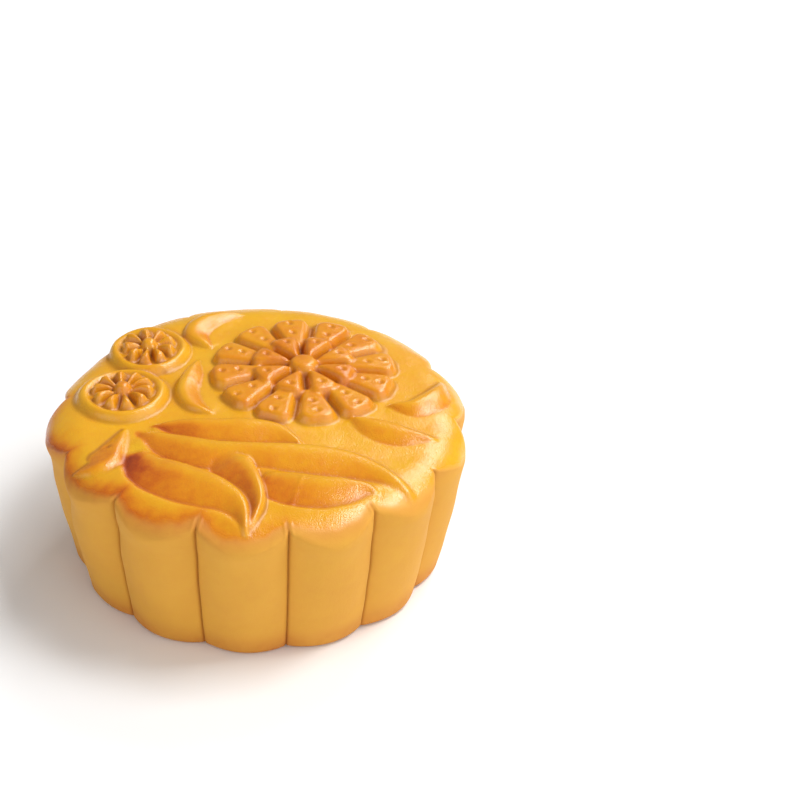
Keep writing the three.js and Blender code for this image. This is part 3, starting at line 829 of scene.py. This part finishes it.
# The floor that the cake stands on: one plain, pale, matt sheet, far wider than the picture.
# Its sizes, and those of the lights and the camera, are in metres.
FLOOR_SIZE = 6
FLOOR_SHADE = 0.9
FLOOR_ROUGHNESS = 0.8
half_floor = FLOOR_SIZE / 2
floor_mesh = bpy.data.meshes.new("floor")
floor_mesh.from_pydata(
    [(-half_floor, -half_floor, 0), (half_floor, -half_floor, 0),
     (half_floor, half_floor, 0), (-half_floor, half_floor, 0)], [], [(0, 1, 2, 3)])
floor = bpy.data.objects.new("floor", floor_mesh)
bpy.context.scene.collection.objects.link(floor)
floor_material = bpy.data.materials.new("pale_floor")
floor_material.use_nodes = True
floor_shader = floor_material.node_tree.nodes["Principled BSDF"]
floor_shader.inputs["Base Color"].default_value = (FLOOR_SHADE, FLOOR_SHADE, FLOOR_SHADE, 1)
floor_shader.inputs["Roughness"].default_value = FLOOR_ROUGHNESS
floor_mesh.materials.append(floor_material)

# The studio's light: a faint white surround, two small lamps high on the right and behind, which
# put the gloss on the top, and two wide low ones in front, which light the wall.
SURROUND = 0.25
LAMP_AIM = (0, 0, 0.02)
world = bpy.data.worlds.new("studio")
world.use_nodes = True
world.node_tree.nodes["Background"].inputs["Color"].default_value = (1, 1, 1, 1)
world.node_tree.nodes["Background"].inputs["Strength"].default_value = SURROUND
bpy.context.scene.world = world


def soft_box(name, azimuth_deg, elevation_deg, away, size, power):
    """A square soft light aimed at the cake. Azimuth is from the front, -Y, towards +X."""
    light = bpy.data.lights.new(name, "AREA")
    light.shape = "SQUARE"
    light.size = size
    light.energy = power
    a, e = math.radians(azimuth_deg), math.radians(elevation_deg)
    back = Vector((math.sin(a) * math.cos(e), -math.cos(a) * math.cos(e), math.sin(e)))
    made = bpy.data.objects.new(name, light)
    made.location = Vector(LAMP_AIM) + back * away
    made.rotation_mode = "QUATERNION"
    made.rotation_quaternion = back.to_track_quat("Z", "Y")
    bpy.context.scene.collection.objects.link(made)


soft_box("key_light", azimuth_deg=100, elevation_deg=58, away=1, size=0.42, power=7.4)
soft_box("back_light", azimuth_deg=150, elevation_deg=42, away=1, size=0.35, power=3.3)
soft_box("front_light", azimuth_deg=55, elevation_deg=18, away=1.3, size=1.8, power=13.3)
soft_box("left_light", azimuth_deg=-40, elevation_deg=18, away=1.2, size=1.4, power=7.1)

# The camera at the photo's angle: it is turned a little past the cake, which stands low and to
# the left in the picture.
IMAGE_SIZE = 800
FOCAL_PIXELS = 2557.7
SENSOR_WIDTH = 36  # in millimetres
CAMERA_AWAY = 0.5
CAMERA_ELEVATION = math.radians(35.83)
CAMERA_ROLL = math.radians(-0.57)
NEAREST_SEEN = 0.01
FARTHEST_SEEN = 20
AIM_HEIGHT = 0.018
TARGET = Vector((-middle[0] * MM, -middle[1] * MM, AIM_HEIGHT))
TARGET_PIXEL = (258.2, 464.9)
camera_data = bpy.data.cameras.new("camera")
camera_data.sensor_width = SENSOR_WIDTH
camera_data.lens = FOCAL_PIXELS * SENSOR_WIDTH / IMAGE_SIZE
camera_data.clip_start = NEAREST_SEEN
camera_data.clip_end = FARTHEST_SEEN
back = Vector((0, -math.cos(CAMERA_ELEVATION), math.sin(CAMERA_ELEVATION)))
straight = back.to_track_quat("Z", "Y").to_matrix() @ Matrix.Rotation(CAMERA_ROLL, 3, "Z")
seen = Vector((
    (TARGET_PIXEL[0] - IMAGE_SIZE / 2) / FOCAL_PIXELS,
    (IMAGE_SIZE / 2 - TARGET_PIXEL[1]) / FOCAL_PIXELS,
    -1,
)).normalized()
turned = straight @ seen.rotation_difference(Vector((0, 0, -1))).to_matrix()
camera = bpy.data.objects.new("camera", camera_data)
camera.matrix_world = Matrix.Translation(TARGET + back * CAMERA_AWAY) @ turned.to_4x4()
bpy.context.scene.collection.objects.link(camera)
bpy.context.scene.camera = camera
bpy.context.scene.view_settings.view_transform = "Standard"
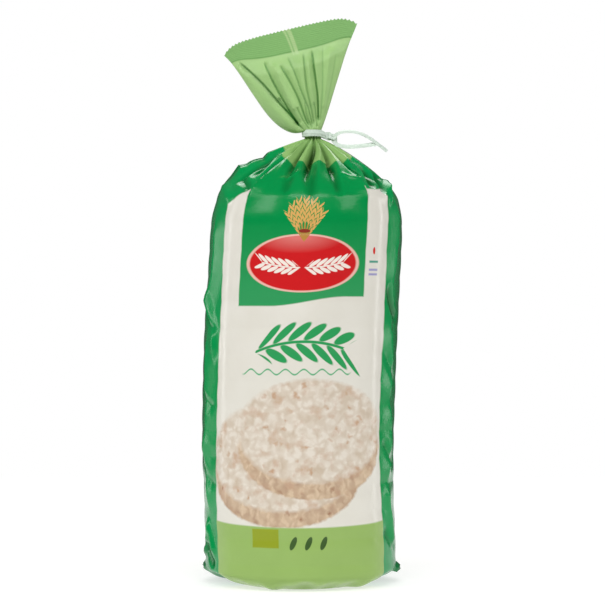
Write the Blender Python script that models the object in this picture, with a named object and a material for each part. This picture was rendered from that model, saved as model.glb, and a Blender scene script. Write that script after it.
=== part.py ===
"""A sealed film bag of puffed rice cakes: a gusseted, flat-bottomed bag round a stack of round cakes,
gathered into a neck by a flat twist tie, with its sealed top edge fanned out above the tie.

Metres, +Z up. The origin is the middle of the bag's base, and the front of the bag faces -Y.
"""

import math

import bmesh
import bpy
from mathutils import Vector

# The stack of cakes inside sets the bag's girth and height.
BODY_RADIUS = 0.0485
BODY_TOP = 0.193
BASE_ROUNDING = 0.006
BASE_FLAT_RADIUS = 0.040
CORNER_RIDGE = 0.0012
CORNER_SHARPNESS = 12
BODY_LEAN = 0.0035
LEAN_BOW = 0.55

# The neck, where the tie grips the gathered film.
NECK_CENTRE = Vector((0.0060, 0.0, 0.2275))
NECK_RADIUS = 0.0047
NECK_HALF_HEIGHT = 0.0022

# The pleated shoulder between the top cake's rim and the neck.
SHOULDER_PLEATS = 15
SHOULDER_PLEAT_DEPTH = 0.0018
SHOULDER_PLEAT_FADE = 0.8
SHOULDER_BULGE = 0.0012
SHOULDER_IN_POWER = 1.15
SHOULDER_UP_POWER = 0.85
SHOULDER_EAR_RISE = 0.0060
EAR_SHARPNESS = 6
EAR_PLACE = 0.7

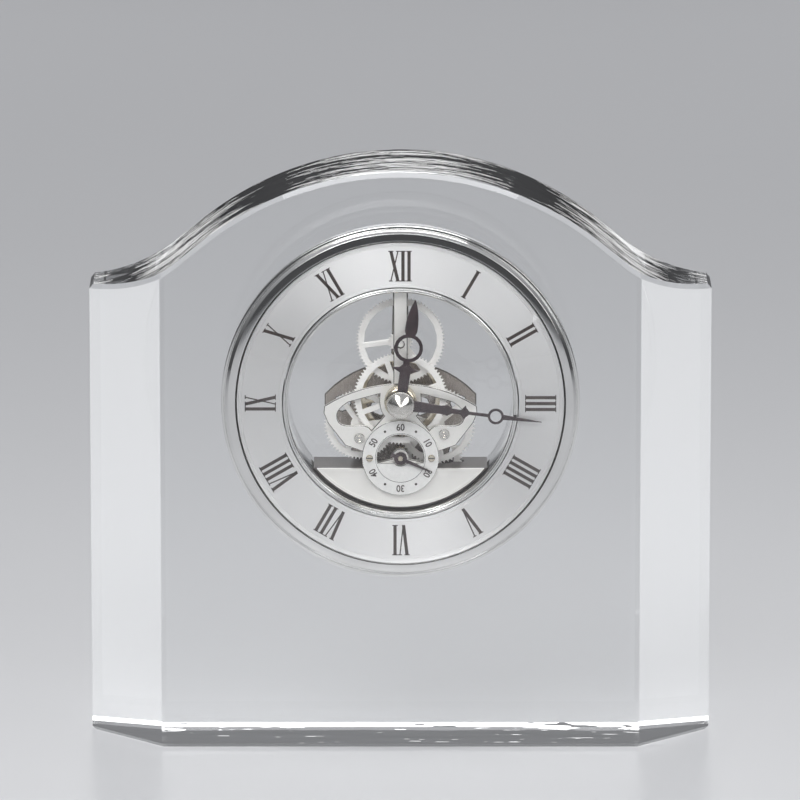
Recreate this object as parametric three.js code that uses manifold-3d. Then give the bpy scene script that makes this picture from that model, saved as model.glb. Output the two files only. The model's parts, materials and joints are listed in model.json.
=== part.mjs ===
// A table clock: a wave-topped block of clear crystal with faceted front corners, and a round insert
// with an open movement pushed into a recess in its front. Millimetres, +Z up, the front faces -Y.
// The origin is on the underside, in the middle of the block's width and depth.
import * as THREE from "three";
import { mergeVertices } from "three/addons/utils/BufferGeometryUtils.js";
import Module from "manifold-3d";

const wasm = await Module();
wasm.setup();

// Crystal block
const BLOCK_WIDTH = 178;
const BLOCK_HEIGHT = 167.6;
const BLOCK_DEPTH = 38;
const ARCH_RADIUS = 90; // the raised middle of the wave
const ARCH_ANGLE = 39; // degrees each side of the top, where the arch runs into its straight slope
const HOLLOW_RADIUS = 46; // the hollow of the wave beside each shoulder
const SHOULDER_ANGLE = 5; // degrees of slope left at the block's side
const FACET_LEG = 20.6; // each front corner is cut off at 45 degrees, this far from the edge
const EDGE_BEVEL = 1.4;
const RECESS_GAP = 1.6; // the grip ring fills it
const RECESS_FLOOR_GAP = 0.5; // behind the insert

// Insert: radii from the dial's axis, and depths behind the dial's front face
const DIAL_HEIGHT = 101.8; // the dial's axis above the underside
const DIAL_PROUD = 3.3; // the dial's face stands this far in front of the block
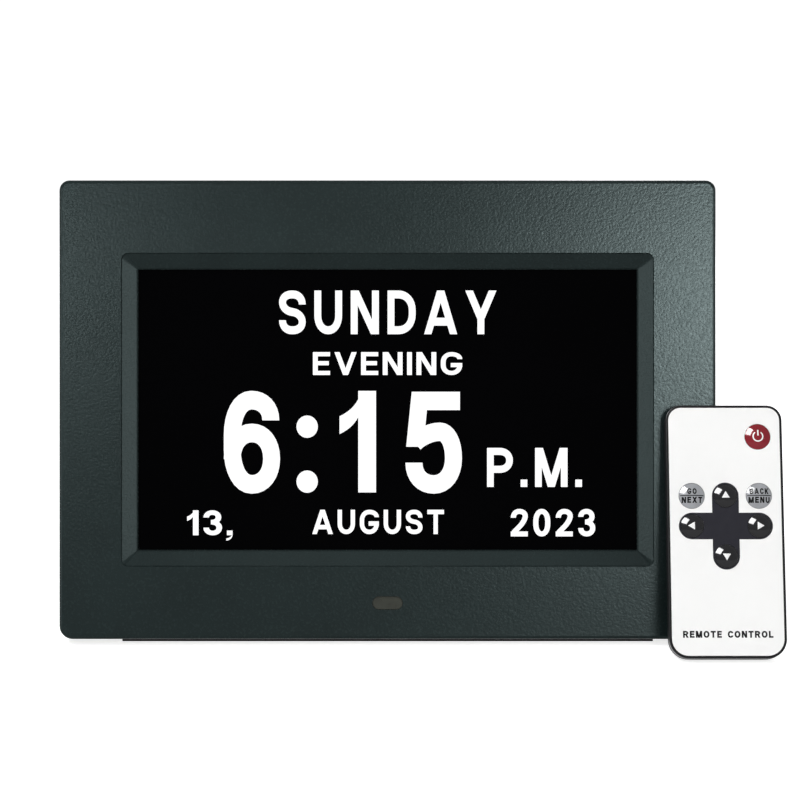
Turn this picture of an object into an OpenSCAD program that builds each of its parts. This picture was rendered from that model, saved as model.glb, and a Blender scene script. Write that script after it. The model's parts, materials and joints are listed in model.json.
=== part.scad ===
+-------+
→ Requirement
Quote the line that contains "Turn this picture" and each line after it through the end of the data, exactly, leaving out everything else.

→ Answer to this exercise
Turn this picture of an object into an OpenSCAD program that builds each of its parts. This picture was rendered from that model, saved as model.glb, and a Blender scene script. Write that script after it. The model's parts, materials and joints are listed in model.json.
=== part.scad ===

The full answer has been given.